Anche Vincenzo, mio cugino, meglio conosciuto come “wagnel” aquistava i pennini da Totonno. Già piccolissimo sprizzava simpatia da tutti i pori anche perchè era molto minuto. Un pomeriggio, uscito dal doposcuola, entrò nel negozio e fu subito circondato dai ragazzi più grandi. In un battibaleno lo alzarono di peso sul bancone e gli intimarono di recitare la poesia “Pianto antico” di Giosuè Carducci che lui conosceva bene. Come contropartita, Vincenzo chiese uno dei cartoni che stavano dietro al banco. Appena recitata la poesia saltò giù, afferrò un pacco vuoto che aveva adocchiato e scappò via. Con sua grande sorpresa trovò nel contenitore dei soldi di carta strappati e delle monete. Felice della buona sorte, corse a casa e senza farsi vedere dai familiari andò a nascondere lo scatolo fra “i pennicill”. Non stava nei suoi panni, aveva i soldi per comperare i colori più belli e caramelle a volontà. Un giorno, tornato dalla scuola, andò dietro la casa per recuperare qualche soldo dal cartone che purtroppo era sparito. Il povero Vincenzo, non trovando il pacco, rimosse tutti “e pennecill” ma senza alcun risultato utile. Qualcuno, accortosi della disponibilità di soldi che aveva, gli aveva fregato la scatola.

Totonno, dalla sua postazione, ammirava tutte le ragazze che passavano per strada e dovevano necessariamente transitare davanti al negozio, specialmente le ragazze di Mezzavia. Lui era galante con tutte, ad ognuna dedicava una poesia. Le ragazze erano attratte perché, oltre ai versi di Totonno, erano stimolate dagli sguardi d’ammirazione dei giovanotti del posto sempre numerosi nel locale.

Oltre a tornei di calcio, in “tabaccheria” si organizzava anche teatro e Totonno era bravissimo anche come attore.

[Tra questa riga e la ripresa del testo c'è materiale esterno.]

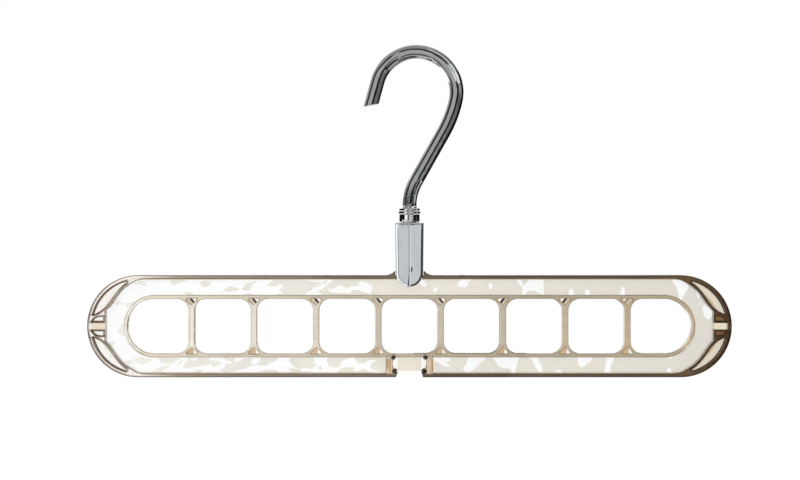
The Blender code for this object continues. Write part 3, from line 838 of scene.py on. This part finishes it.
def makeHandlingMarks():
    # Hair scratches and smudges, for the plated metal and for the moulding
    tree, given, out = newGroup("handlingMarks", [
        ("Vector", "NodeSocketVector", None),
        ("Scratch Scale", "NodeSocketFloat", 900.0),
        ("Low Roughness", "NodeSocketFloat", 0.05),
        ("High Roughness", "NodeSocketFloat", 0.12),
    ], [("Roughness", "NodeSocketFloat"), ("Height", "NodeSocketFloat")])
    smudge = noise(given["Vector"], 60.0, 3.0)
    lanes = []
    for turn, stretch in ((0.5, (1, 1, 0.05)), (-0.9, (0.06, 1, 1))):
        turned = joined("Mapping", {"Vector": given["Vector"], "Rotation": (0, turn, 0), "Scale": stretch})
        hair = noise(turned.outputs[0], given["Scratch Scale"], 2.0)
        lanes.append(step(hair, 0.66, 0.74))
    scratch = larger(*lanes)
    worn = larger(step(smudge, 0.45, 0.75), times(scratch, 0.7))
    limits = {"Value": worn, "To Min": given["Low Roughness"], "To Max": given["High Roughness"]}
    tree.links.new(joined("MapRange", limits).outputs[0], out["Roughness"])
    tree.links.new(minus(1.0, scratch), out["Height"])
    return tree


handlingMarks = makeHandlingMarks()


def marksOn(vector, look):
    group = addNode(vector.id_data, "Group", node_tree=handlingMarks)
    vector.id_data.links.new(vector, group.inputs["Vector"])
    group.inputs["Scratch Scale"].default_value = look["scratches"]
    group.inputs["Low Roughness"].default_value = look["roughness"][0]
    group.inputs["High Roughness"].default_value = look["roughness"][1]
    return group


clearPlastic = {
    # Size and edge of the web's white patches, which are painted reflections
    "reflectionPatchScale": 95.0,
    "reflectionPatchEdge": 0.012,
    "scratches": 700.0,
    "transmission": 0.88,
    "roughness": (0.03, 0.09),
    "ior": 1.49,
    # Along the hanger from the left end, 0, to the right end, 1: the plastic's own amber tones, with painted
    # shade that darkens them towards the right end
    "along": {
        # Where the painted reflection patches on the web begin, along the hanger
        "reflectionPatchLimits": {
            0.0: (170, 170, 170), 0.3: (182, 182, 182), 0.5: (198, 198, 198), 0.7: (199, 199, 199),
            1.0: (200, 200, 200),
        },
        "milky": {
            0.0: (244, 242, 236), 0.3: (233, 231, 221), 0.5: (236, 232, 222), 0.7: (233, 229, 219),
            1.0: (229, 225, 216),
        },
        "ringFace": {
            0.0: (244, 234, 216), 0.12: (238, 228, 210), 0.4: (204, 193, 171), 0.7: (185, 174, 152),
            1.0: (196, 182, 154),
        },
        "dividerFace": {
            0.0: (255, 254, 248), 0.25: (240, 236, 221), 0.355: (225, 216, 200), 0.45: (212, 201, 181),
            0.55: (206, 198, 176), 0.65: (204, 194, 170), 0.84: (200, 182, 151),
        },
        # ringEdge and rimEdge: painted shade along the rounded edges
        "ringEdge": {0.0: (158, 146, 122), 0.5: (150, 138, 112), 1.0: (132, 118, 92)},
        "rimFace": {
            0.0: (255, 254, 250), 0.08: (250, 243, 234), 0.14: (180, 162, 140), 0.2: (164, 148, 129),
            0.375: (130, 114, 98), 0.55: (108, 93, 76), 0.85: (98, 82, 66), 0.93: (112, 88, 62),
            1.0: (84, 62, 42),
        },
        "rimEdge": {0.0: (50, 32, 14), 0.12: (56, 38, 20), 0.5: (52, 38, 26), 1.0: (30, 20, 12)},
        "sideFace": {0.0: (248, 244, 238), 0.5: (236, 228, 216), 1.0: (228, 214, 194)},
        "bar": {0.0: (236, 219, 202), 1.0: (238, 228, 204)},
        "cell": {0.0: (255, 254, 250), 0.9: (158, 124, 86), 1.0: (140, 106, 70)},
        "cellLine": {0.0: (104, 84, 58), 1.0: (60, 44, 28)},
        "crescent": {0.0: (255, 254, 250), 0.9: (236, 229, 214), 1.0: (232, 224, 206)},
        "crescentFoot": {0.0: (246, 236, 222), 1.0: (206, 178, 140)},
        # outline: painted shade for the dark lines round the crescents and the cells
        "outline": {0.0: (96, 74, 52), 1.0: (66, 46, 30)},
    },
    "litEdge": (244, 236, 220),           # the dividers' edges that face left
    "rimFootShade": (1.0, (198, 180, 150)),    # width and colour of the painted shade on the web along the rim
    # Painted shade and painted highlight in the upper pockets, and amber with a painted highlight in the
    # lower ones
    "pocketStrokes": {
        0.0: (214, 200, 176), 0.24: (222, 208, 184), 0.32: (30, 20, 14), 0.5: (20, 14, 10),
        0.56: (255, 255, 252), 0.80: (255, 253, 246), 0.88: (226, 206, 172),
    },
    "lowPocket": {
        0.0: (196, 166, 130), 0.3: (216, 186, 150), 0.62: (212, 180, 142), 0.7: (255, 254, 250),
        1.0: (255, 252, 244),
    },
    "palePocket": (226, 200, 170),
    "notchFace": {0.38: (186, 156, 122), 0.47: (214, 184, 150), 0.54: (226, 196, 160), 0.6: (252, 240, 222)},
    "notchEdge": (140, 114, 82),
    "notchShadowSpots": ((8.9, -17.5, 1.3), (8.2, -25.2, 1.5)),      # place and radius of the painted shadows in the notch's corners
    # Colour of the painted shadows in the notch's corners
    "notchCornerShadow": (44, 32, 22),
    "tab": (238, 230, 216),
    "grain": {0.3: (150, 140, 130), 0.7: (255, 255, 255)},
    "cellGrain": {0.35: (120, 110, 96), 0.65: (255, 255, 250)},
    # How squarely a surface faces: from the first value the look starts, at the second it is full
    # edgeFacing picks the rounded edges that take painted shade
    "edgeFacing": (0.995, 0.96),
    "sideFacing": (0.3, 0.15),
    "leftFacing": (-0.2, -0.45),
    # The same in millimetres, counted from the holes' centre
    "notchHigh": (-17.5, -18.0),
    "tabHigh": (-17.3, -17.5),
    "tabSide": (9.8, 9.6),
    "tabBright": (6.2, 6.8),
    "leafHigh": (5.9, 6.3),
    "cellLineHigh": (3.3, 2.7),
    # The same, counted from the side or edge it is used with
    "ringLimit": (0.9, 0.7),
    "pocketLimit": (-0.1, -0.3),
    "dividerLimit": (0.0, -3.0),
    "webLimit": (0.25, 0.15),
    "leafStart": (6.2, 6.6),
    "leafDepth": (1.4, 1.2),
    "leafPale": (0.4, 0.1),
    "crescentLimit": (-5.0, -7.4),
    "cellLimit": (1.4, 1.0),
    "barLimit": (-0.2, -0.5),
    "tipLimit": (0.2, 0.5),
}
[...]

Nel palazzo scolastico Principe di Piemonte ogni anno il 21 novembre si svolgeva la festa dell’albero. Si piantava un albero in un’aiuola che si trovava alle spalle dell’edificio. Questo momento era molto sentito dai ragazzi. Di fianco all’aiuola c’era un padiglione che fungeva da palestra coperta: in questa sala Totonno col suo gruppo di amici facevano teatro. Una scena rimasta impressa nella mente di tutti i lacchesi era quella in cui doveva improvvisare una caduta gridando con una mano alla nuca: l’occipite!…l’occipite…! La scena fu talmente realistica che la parola “occipite” entrò nell’uso comune. Fino ad allora nessun in paese conosceva quella parola, né il significato di essa.

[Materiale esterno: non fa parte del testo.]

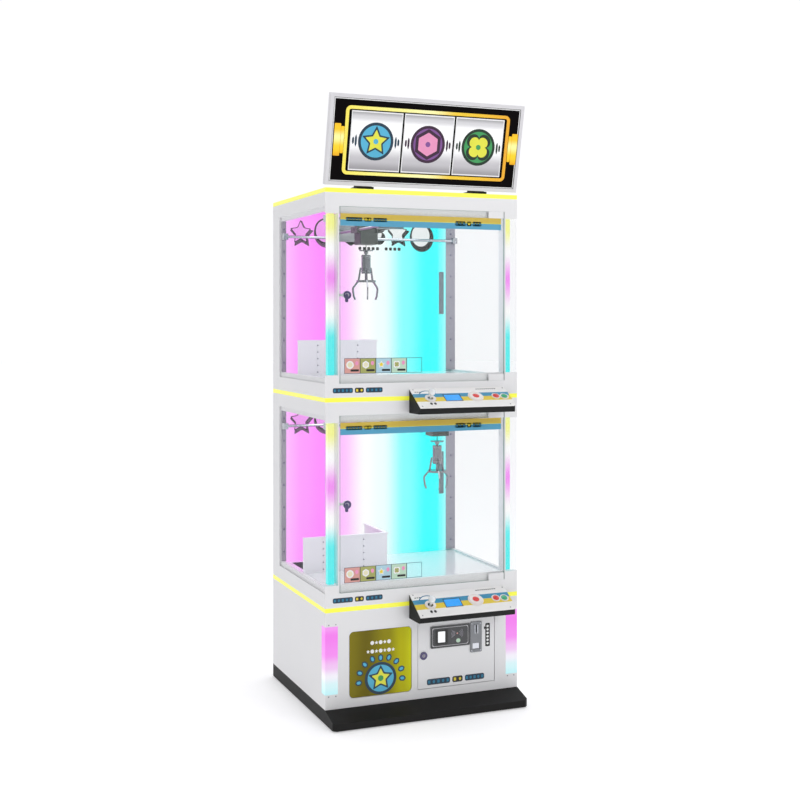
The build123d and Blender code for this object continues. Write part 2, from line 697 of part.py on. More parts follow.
def tier_frame(tier):
    """The welded frame of one deck, piece by piece, with its roof, floor ledges and bulkhead."""
    inner = HALF - SKIN - RAIL
    rail_out = HALF - SKIN
    top = TIER_PITCH
    hinge = pivot(tier, STRIP, top, PIVOT_RADIUS + RUNNING)
    reach = PIVOT_DEEP + 1
    rear_sill_y = (REAR_FRAME_Y - REAR_SILL_DEEP, REAR_FRAME_Y)
    bore_low = hinge & block((0, HALF), (0, FACE), tier.z(LEAF_LOW - reach, LEAF_LOW))
    bore_high = hinge & block((0, HALF), (0, FACE), tier.z(LEAF_HIGH, LEAF_HIGH + reach))
    solids = [
        block((-HALF, HALF), (0, FACE), tier.z(STRIP, LEAF_LOW)) - bore_low,
        block((-HALF, HALF), (0, FACE), tier.z(LEAF_HIGH, top)) - bore_high,
        block((-JAMB_X, JAMB_X), (REBATE, FACE), tier.z(LEAF_LOW, OPENING[0])),
        block((-JAMB_X, JAMB_X), (REBATE, FACE), tier.z(OPENING[1], LEAF_HIGH)),
        block((-inner, inner), rear_sill_y, tier.z(STRIP, REAR_SILL_RISE)),
        block((-inner, inner), (BULKHEAD_Y, BULKHEAD_Y + BULKHEAD_THICK), tier.z(STRIP, top - ROOF_THICK)),
    ]
    for side in (-1, 1):
        solids += frame_side(tier, side, inner, rail_out)
    solids.append(block(CENTRE_LEDGE_X, (FACE, BULKHEAD_Y), tier.z(STRIP, FLOOR_TOP - FLOOR_THICK)))
    roof = ((-inner, inner), (FACE, REAR_FRAME_Y), tier.z(top - ROOF_THICK, top))
    if tier is UPPER:
        lid_y = (FACE, DEPTH - FACE)
        solids += [block(*roof), block((-HALF + FACE, HALF - FACE), lid_y, tier.z(top, top + STRIP))]
    else:
        solids.append(plate_with_hole(*roof, UPPER.hole))
    return solids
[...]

Uno dei personaggi indimenticabili per interpretare le macchiette era Peppino “e sciusciell” che aveva un accento nasale. Quando appariva lui sulla scena il pubblico andava in delirio. Ancora oggi viene ricordato per l’esilarante macchietta “a cing pezz” e “chi è che bussa al mio convento”. L’affluenza di pubblico era talmente numerosa che i posti a sedere non bastavano più, molti restavano all’impiedi.

La preoccupazione maggiore da parte di Fraticelli, proprietario del cinema Italia a Casamicciola, era che ogni domenica vedeva diminuire il flusso di pubblico. Oltre agli spettatori lacchesi cominciavano a venir meno anche quelli di Casamicciola. Allora una banda di “disturbatori” provenienti da Casamicciola si presentava alla palestra della scuola di domenica.

Molto spesso, durante lo svolgimento dello spettacolo teatrale, questo gruppo cominciava a dar fastidio e a interrompere lo spettacolo con critiche ed epiteti volgari verso gli attori. Puntualmente questi scendevano dal palcoscenico per darsele di santa ragione con gli intrusi. Uno spettacolo previsto nello spettacolo. Così si concludeva la commedia!